A San Antonio, Texas, mother wanted to show just how easy it is for someone to walk into a school. And she did just that.
Stacey Alderete’s daughter goes to South San High School. Following last week’s shooting at a Parkland, Florida, high school in which 17 students were murdered, Alderete decided to film herself walking into her daughter’s school to prove a point. She walked in undetected and strolled through the hallways.
“You see those kids broken,” Alderete told ABC News. “I don’t want to see that happen in our district or anywhere else.”
She is now pressing the South San Antonio Independent School District to consider advancing its security measures at all of its schools after she documented how easy it is get inside unnoticed. Alderete, who is a former South San Antonio ISD school board member, shared a series of videos to social media Tuesday showing what she claims is “just how endangered our children are.”
She wore a backpack to look more like a student and is seen in the videos wandering around the school.
“Half of the campus without being stopped, and I could easily walk in here no problem. All I need to do is open the door … imagine what could’ve happened within this time,” Alderete said in one of the videos. “I could’ve walked in … those are our students in those classrooms.”
She then made her way to the school’s attendance office to share her experience.
She told KSAT-TV: “I was on the campus for approximately 20 minutes (and) when I finished what I did, after I checked in and gave (the administration) my daughter’s slips and stepped out the front doors, my stomach was sick knowing all that was possible,” Alderete said. “It was a very sick feeling had that been somebody with the wrong intentions.”
The South San school district issued a statement saying that protocol requires all visitors to check in at the front desk.
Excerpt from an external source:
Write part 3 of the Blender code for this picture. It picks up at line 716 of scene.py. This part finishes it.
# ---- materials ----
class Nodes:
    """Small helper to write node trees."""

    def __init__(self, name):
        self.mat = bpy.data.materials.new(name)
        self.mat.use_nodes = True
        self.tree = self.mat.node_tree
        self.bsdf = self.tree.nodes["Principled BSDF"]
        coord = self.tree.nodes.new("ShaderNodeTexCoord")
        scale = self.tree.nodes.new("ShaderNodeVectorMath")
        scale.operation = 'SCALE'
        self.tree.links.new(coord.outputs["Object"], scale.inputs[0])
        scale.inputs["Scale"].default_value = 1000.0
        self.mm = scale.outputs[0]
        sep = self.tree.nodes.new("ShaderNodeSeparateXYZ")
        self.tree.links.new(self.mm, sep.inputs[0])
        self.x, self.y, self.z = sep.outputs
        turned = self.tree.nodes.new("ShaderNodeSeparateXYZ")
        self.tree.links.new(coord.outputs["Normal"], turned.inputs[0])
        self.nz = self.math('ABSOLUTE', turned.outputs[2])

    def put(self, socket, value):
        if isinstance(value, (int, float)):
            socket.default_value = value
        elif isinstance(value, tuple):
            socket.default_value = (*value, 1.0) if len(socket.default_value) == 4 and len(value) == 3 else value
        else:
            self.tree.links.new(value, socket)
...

“Principals are given the discretion to determine which exterior doors must remain locked at all times. Most elementary principals keep all exterior doors locked. Because of the requirement to change classes every hour at the middle and high school, most secondary schools do not lock most exterior doors, but security cameras and police officers constantly monitor exterior doors,” the district said.
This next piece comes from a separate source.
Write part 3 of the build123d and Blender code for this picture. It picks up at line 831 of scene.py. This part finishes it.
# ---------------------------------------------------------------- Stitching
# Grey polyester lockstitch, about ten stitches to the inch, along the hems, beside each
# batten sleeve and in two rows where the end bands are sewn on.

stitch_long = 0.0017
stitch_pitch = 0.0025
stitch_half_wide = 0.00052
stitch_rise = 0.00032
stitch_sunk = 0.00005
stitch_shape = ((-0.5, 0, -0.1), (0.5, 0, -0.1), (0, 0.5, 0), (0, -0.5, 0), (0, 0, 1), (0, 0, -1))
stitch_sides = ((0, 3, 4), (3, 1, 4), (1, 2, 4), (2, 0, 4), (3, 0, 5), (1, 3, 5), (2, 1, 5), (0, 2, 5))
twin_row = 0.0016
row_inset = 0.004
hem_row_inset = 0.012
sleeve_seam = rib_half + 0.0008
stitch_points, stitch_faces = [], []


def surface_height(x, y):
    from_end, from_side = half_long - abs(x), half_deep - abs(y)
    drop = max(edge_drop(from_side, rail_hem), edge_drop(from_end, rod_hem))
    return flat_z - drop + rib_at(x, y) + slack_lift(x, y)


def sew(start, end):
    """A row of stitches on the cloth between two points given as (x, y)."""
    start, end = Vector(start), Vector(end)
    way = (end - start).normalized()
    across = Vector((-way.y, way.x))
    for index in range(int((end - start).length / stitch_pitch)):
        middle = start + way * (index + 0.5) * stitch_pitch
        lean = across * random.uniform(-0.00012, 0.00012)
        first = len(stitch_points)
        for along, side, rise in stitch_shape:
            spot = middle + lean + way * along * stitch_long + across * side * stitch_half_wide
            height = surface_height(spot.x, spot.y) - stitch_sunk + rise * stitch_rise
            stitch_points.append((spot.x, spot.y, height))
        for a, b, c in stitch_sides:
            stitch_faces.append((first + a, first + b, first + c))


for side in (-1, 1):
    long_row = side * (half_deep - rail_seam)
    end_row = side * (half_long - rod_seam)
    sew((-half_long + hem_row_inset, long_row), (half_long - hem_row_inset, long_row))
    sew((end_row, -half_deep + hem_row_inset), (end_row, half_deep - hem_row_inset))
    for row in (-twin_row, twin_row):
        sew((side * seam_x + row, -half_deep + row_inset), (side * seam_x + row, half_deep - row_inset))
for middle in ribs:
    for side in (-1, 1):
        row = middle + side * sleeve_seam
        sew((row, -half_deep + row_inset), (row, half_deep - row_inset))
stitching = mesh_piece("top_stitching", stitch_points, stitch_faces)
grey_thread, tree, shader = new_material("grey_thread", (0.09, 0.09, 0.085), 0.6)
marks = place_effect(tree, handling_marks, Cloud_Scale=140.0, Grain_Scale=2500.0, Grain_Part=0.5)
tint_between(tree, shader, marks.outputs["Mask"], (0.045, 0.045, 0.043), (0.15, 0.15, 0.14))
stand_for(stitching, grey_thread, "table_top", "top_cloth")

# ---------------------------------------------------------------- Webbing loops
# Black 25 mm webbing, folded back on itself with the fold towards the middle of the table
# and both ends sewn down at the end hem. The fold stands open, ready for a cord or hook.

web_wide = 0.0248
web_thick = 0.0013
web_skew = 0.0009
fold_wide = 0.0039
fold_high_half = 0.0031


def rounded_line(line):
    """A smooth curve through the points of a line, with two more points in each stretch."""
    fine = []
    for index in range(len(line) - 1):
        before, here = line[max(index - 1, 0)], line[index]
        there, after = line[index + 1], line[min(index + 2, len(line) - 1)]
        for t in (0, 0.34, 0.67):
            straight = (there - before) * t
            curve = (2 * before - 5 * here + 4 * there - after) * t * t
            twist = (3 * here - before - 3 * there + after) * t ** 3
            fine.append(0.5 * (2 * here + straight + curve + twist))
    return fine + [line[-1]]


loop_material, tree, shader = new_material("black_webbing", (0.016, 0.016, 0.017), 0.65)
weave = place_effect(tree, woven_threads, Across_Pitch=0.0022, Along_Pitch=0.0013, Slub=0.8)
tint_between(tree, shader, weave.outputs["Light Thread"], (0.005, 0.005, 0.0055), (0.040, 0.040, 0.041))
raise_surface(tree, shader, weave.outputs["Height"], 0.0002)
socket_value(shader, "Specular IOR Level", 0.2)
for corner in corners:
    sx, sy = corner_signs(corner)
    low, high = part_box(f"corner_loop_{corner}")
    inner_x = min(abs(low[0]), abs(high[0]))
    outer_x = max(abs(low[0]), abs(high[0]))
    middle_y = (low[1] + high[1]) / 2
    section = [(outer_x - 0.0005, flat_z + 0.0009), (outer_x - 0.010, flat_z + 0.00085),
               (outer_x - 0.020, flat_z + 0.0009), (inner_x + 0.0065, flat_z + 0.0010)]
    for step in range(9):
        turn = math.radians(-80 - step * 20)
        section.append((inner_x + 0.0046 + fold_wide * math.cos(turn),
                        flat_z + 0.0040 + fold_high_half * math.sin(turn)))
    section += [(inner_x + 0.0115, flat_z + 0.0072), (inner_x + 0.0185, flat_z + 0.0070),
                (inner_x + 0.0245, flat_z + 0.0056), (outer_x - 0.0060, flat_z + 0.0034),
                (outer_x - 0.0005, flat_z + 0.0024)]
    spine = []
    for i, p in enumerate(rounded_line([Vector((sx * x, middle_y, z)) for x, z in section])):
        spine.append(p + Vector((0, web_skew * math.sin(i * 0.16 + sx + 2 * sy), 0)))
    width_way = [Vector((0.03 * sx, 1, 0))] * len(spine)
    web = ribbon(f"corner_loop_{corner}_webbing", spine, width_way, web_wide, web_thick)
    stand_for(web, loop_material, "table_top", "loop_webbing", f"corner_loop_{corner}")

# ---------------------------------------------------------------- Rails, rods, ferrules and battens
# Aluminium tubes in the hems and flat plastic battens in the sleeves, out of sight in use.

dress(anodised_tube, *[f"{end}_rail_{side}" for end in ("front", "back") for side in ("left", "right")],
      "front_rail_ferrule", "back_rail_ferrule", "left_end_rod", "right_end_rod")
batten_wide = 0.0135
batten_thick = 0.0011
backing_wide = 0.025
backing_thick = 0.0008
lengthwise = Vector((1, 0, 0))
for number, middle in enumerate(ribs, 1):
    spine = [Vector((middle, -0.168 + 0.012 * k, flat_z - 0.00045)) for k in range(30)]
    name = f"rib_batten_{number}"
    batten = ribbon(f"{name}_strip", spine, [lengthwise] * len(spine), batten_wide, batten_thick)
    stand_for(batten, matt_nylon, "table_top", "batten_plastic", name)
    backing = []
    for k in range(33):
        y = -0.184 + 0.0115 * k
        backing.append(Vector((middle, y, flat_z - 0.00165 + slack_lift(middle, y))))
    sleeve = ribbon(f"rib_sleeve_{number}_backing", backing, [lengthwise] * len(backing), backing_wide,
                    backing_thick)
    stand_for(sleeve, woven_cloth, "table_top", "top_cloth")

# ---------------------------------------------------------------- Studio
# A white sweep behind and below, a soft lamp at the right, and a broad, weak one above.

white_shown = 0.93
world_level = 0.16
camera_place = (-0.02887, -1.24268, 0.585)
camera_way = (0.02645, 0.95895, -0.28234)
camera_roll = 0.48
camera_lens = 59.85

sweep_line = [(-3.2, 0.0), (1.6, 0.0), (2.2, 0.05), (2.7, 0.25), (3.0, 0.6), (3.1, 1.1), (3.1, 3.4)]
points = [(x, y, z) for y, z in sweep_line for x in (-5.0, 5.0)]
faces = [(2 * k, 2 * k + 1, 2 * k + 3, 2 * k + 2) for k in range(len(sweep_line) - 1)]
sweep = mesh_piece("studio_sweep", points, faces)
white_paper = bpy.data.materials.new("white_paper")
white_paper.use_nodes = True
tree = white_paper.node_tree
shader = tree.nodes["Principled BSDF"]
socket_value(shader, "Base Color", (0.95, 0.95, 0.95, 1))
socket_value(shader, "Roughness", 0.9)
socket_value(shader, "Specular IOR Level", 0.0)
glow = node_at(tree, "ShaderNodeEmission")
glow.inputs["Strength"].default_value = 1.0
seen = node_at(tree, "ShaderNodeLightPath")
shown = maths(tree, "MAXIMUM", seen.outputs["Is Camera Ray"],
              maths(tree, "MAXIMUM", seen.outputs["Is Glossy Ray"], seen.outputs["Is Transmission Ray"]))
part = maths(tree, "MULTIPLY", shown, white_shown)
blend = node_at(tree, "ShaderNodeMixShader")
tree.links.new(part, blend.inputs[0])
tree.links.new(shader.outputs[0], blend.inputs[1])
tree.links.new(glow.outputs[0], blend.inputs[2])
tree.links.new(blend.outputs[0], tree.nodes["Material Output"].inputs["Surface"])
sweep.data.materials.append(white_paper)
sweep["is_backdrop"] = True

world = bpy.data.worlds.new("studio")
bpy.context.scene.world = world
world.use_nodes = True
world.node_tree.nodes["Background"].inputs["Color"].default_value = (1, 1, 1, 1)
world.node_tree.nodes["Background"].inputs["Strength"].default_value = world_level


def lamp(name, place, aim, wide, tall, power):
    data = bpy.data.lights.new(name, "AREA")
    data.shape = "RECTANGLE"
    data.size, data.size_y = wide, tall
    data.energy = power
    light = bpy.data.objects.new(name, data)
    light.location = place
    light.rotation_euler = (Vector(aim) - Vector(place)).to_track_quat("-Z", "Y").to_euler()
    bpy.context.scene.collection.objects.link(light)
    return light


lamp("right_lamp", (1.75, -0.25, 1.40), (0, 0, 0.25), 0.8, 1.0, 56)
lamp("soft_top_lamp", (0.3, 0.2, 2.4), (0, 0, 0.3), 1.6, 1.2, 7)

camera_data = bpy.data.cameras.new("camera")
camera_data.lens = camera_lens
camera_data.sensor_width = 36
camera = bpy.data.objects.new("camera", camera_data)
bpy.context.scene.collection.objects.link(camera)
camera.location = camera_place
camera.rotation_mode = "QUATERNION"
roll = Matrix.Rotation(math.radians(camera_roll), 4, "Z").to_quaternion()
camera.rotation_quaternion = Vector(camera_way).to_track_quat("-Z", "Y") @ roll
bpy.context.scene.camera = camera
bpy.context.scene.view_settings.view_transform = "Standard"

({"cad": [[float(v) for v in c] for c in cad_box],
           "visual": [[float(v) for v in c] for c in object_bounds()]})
Alderete said that while she served on the school board, she advocated for increased security measures, and now claims that the superintendent wants to scale down on security for next year’s budget.
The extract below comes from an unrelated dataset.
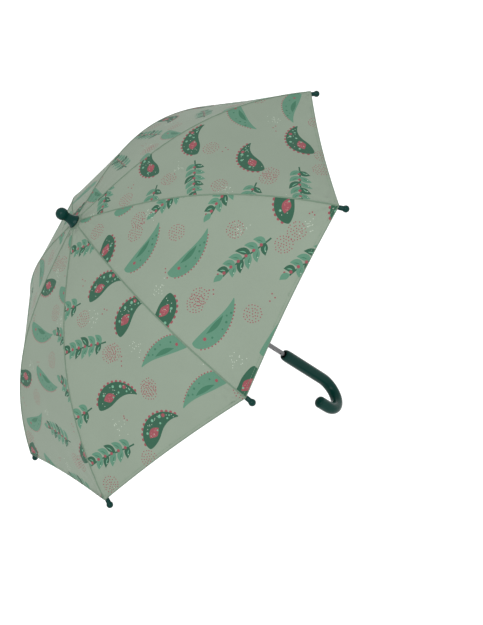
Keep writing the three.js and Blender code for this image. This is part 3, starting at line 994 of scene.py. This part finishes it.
def strap_point(a, b, height):
    """a along the strap, b across it, height above the cloth, on the side of the next rib."""
    R = STRAP_START + a * STRAP_ALONG
    off = (STRAP_SIDE + a * STRAP_ASIDE + b) / R
    return cloth(STRAP_RIB, R, off - HALF, height)


def make_strap():
    half = STRAP_WIDTH / 2
    lo, hi = STRAP_LIFT, STRAP_LIFT + STRAP_THICK
    middle = (lo + hi) / 2
    # across the band: a thick edge each side, and a groove where the stitches pull it in
    section = [(-half + 0.5, lo), (-half, middle), (-half + 0.5, hi), (-half + 2.6, hi - 0.12),
               (-half + 3.2, hi), (0, hi + 0.1), (half - 3.2, hi), (half - 2.6, hi - 0.12),
               (half - 0.5, hi), (half, middle), (half - 0.5, lo)]
    section.append(section[0])
    rows = []
    for a in np.linspace(0, STRAP_LENGTH, STRAP_STEPS):
        end = min(a, STRAP_LENGTH - a)
        narrow = math.sqrt(max(0.02, 1 - (1 - min(1, end / 4)) ** 2))
        rows.append([strap_point(a, b * (0.72 + 0.28 * narrow), middle + (h - middle) * narrow)
                     for b, h in section])
    verts, faces = grid(rows)
    faces += [tuple(range(len(section) - 1)),
              tuple(range(len(verts) - len(section), len(verts) - 1))[::-1]]
    strap = new_mesh("closing_strap", verts, [f[::-1] for f in faces], M_PLAIN)
    pattern_uv(strap, [(a * MM, b * MM) for a in np.linspace(0, STRAP_LENGTH, STRAP_STEPS)
                       for b, _ in section])
    stitches = np.arange(3, STRAP_LENGTH - 2, STITCH)
    threads = []
    for part, b in (("l", -half + 2.6), ("r", half - 2.6)):
        points = np.array([strap_point(a, b, hi) for a in stitches])
        ups = (np.array([strap_point(a, b, hi + 1) for a in stitches]) - points) / MM
        threads.append(new_mesh(f"strap_thread_{part}", *stitch_row(points, ups, 0.3), M_THREAD))
    for piece in (strap, *threads):
        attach(piece, f"rib_{STRAP_RIB + 1}_outer")
    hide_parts("tie_strap")


make_strap()

# ---- finishes of the nodes that are shown as the frame has them ----
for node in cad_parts:
    if node in ("runner", "top_notch", "strap_stud"):
        paint_node(node, M_PALE)
    elif node == "shaft":
        paint_node(node, M_SHAFT)
    elif node in ("notch_wire", "top_catch", "bottom_catch") or node.startswith("rivet"):
        paint_node(node, M_WIRE)
    elif node.startswith("stretcher") or node.endswith(("_inner", "_outer")):
        paint_node(node, M_STEEL)


# ---- floor and light ----
def floor_material():
    """Pale paint, with a little light of its own so that it is as white as the background."""
    n = Nodes("floor_paint")
    n.set(Base_Color=(0.93, 0.93, 0.93, 1), Roughness=0.9, Specular_IOR_Level=0.1,
          Emission_Color=(1, 1, 1, 1), Emission_Strength=0.22)
    return n.mat


FLOOR_DROP = 0.35
floor_z = cad_lo.z - FLOOR_DROP
floor = new_mesh("floor", [(-8, -8, floor_z), (8, -8, floor_z), (8, 8, floor_z), (-8, 8, floor_z)],
                 [(0, 1, 2, 3)], floor_material())
world = bpy.data.worlds.new("studio")
world.use_nodes = True
background = world.node_tree.nodes["Background"]
background.inputs["Color"].default_value = (1, 1, 1, 1)
background.inputs["Strength"].default_value = 1.0
bpy.context.scene.world = world


def area_light(name, at, towards, size, power):
    d = bpy.data.lights.new(name, "AREA")
    d.size, d.energy = size, power
    o = bpy.data.objects.new(name, d)
    o.location = at
    o.rotation_mode = "QUATERNION"
    o.rotation_quaternion = (Vector(at) - Vector(towards)).to_track_quat("Z", "Y")
    bpy.context.scene.collection.objects.link(o)


middle = (cad_lo + cad_hi) / 2
area_light("key", middle + Vector((1.5, 1.3, 2.0)), middle, 1.5, 30)
area_light("spark", middle + Vector((1.7, 0.4, 1.5)), middle, 0.22, 5)
area_light("fill", middle + Vector((0.6, -2.2, 1.0)), middle, 2.0, 6)
bpy.context.scene.view_settings.view_transform = "Standard"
The district says cutting back on officers stationed at their schools was only part of a discussion.
“Seven million dollars in potential budget reductions were discussed at the last meeting, and these reductions impact many departments and areas in the school district. The police department was only one of many areas discussed. These proposed reductions are simply at the discussion level at this time. Final decisions will be made when the budget is adopted in August,” a district spokesperson told KSAT-TV.